[start]

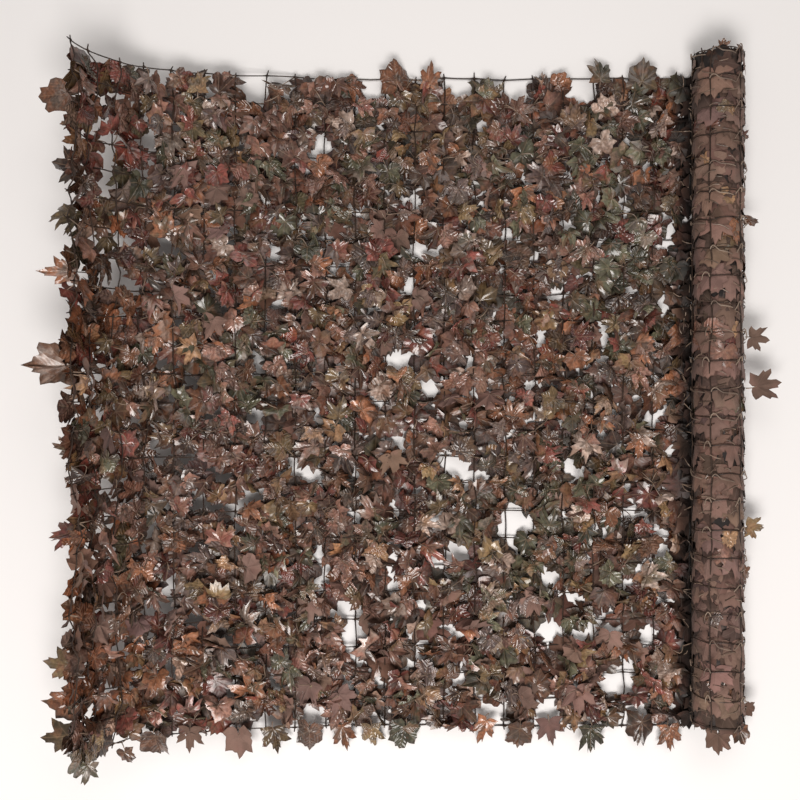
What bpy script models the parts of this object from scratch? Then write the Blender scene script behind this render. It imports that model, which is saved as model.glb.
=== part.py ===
"""Balcony privacy screen: printed leaves on plastic netting, partly unrolled, face up.

Metres, +Z up. X runs along the length and Y across the width. The origin is on the ground,
under the middle of the loose end. The roll lies at +X, and the free end curls up at -X.
"""
import math
from collections import namedtuple

import bmesh
import bpy
from mathutils import Matrix, Vector
from mathutils.bvhtree import BVHTree

# ---------------------------------------------------------------- driving dimensions

ROWS = 24                       # meshes across the width
WIDTH = 1.0                     # netting width, edge cord to edge cord
MESH_Y = WIDTH / ROWS
MESH_X = 0.0459                 # cord spacing along the length
CORD = 0.002                    # netting thickness
GAP = 0.00033                   # play between neighbouring pieces

ROLL_RADIUS = 0.039
ROLL_X = 0.4635                 # where the loose end leaves the roll
ROLL_SHIFT = 0.019              # how far the roll sits towards +Y of the loose end
ROLL_STATIONS = 13
ROLL_SIDES = 28
ROLL_SWELL = 0.0012             # unevenness of the roll's radius along it
FLAT_SPOT = 0.026               # width on which the roll rests
TURN_LENGTH = 0.027             # the turn that comes off the roll
TURN_HEIGHT = 0.008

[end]

» **TO DO**: Select and copy every line of the listing with the word "that".

» **FULL RESPONSE**:
What bpy script models the parts of this object from scratch? Then write the Blender scene script behind this render. It imports that model, which is saved as model.glb.
TURN_LENGTH = 0.027             # the turn that comes off the roll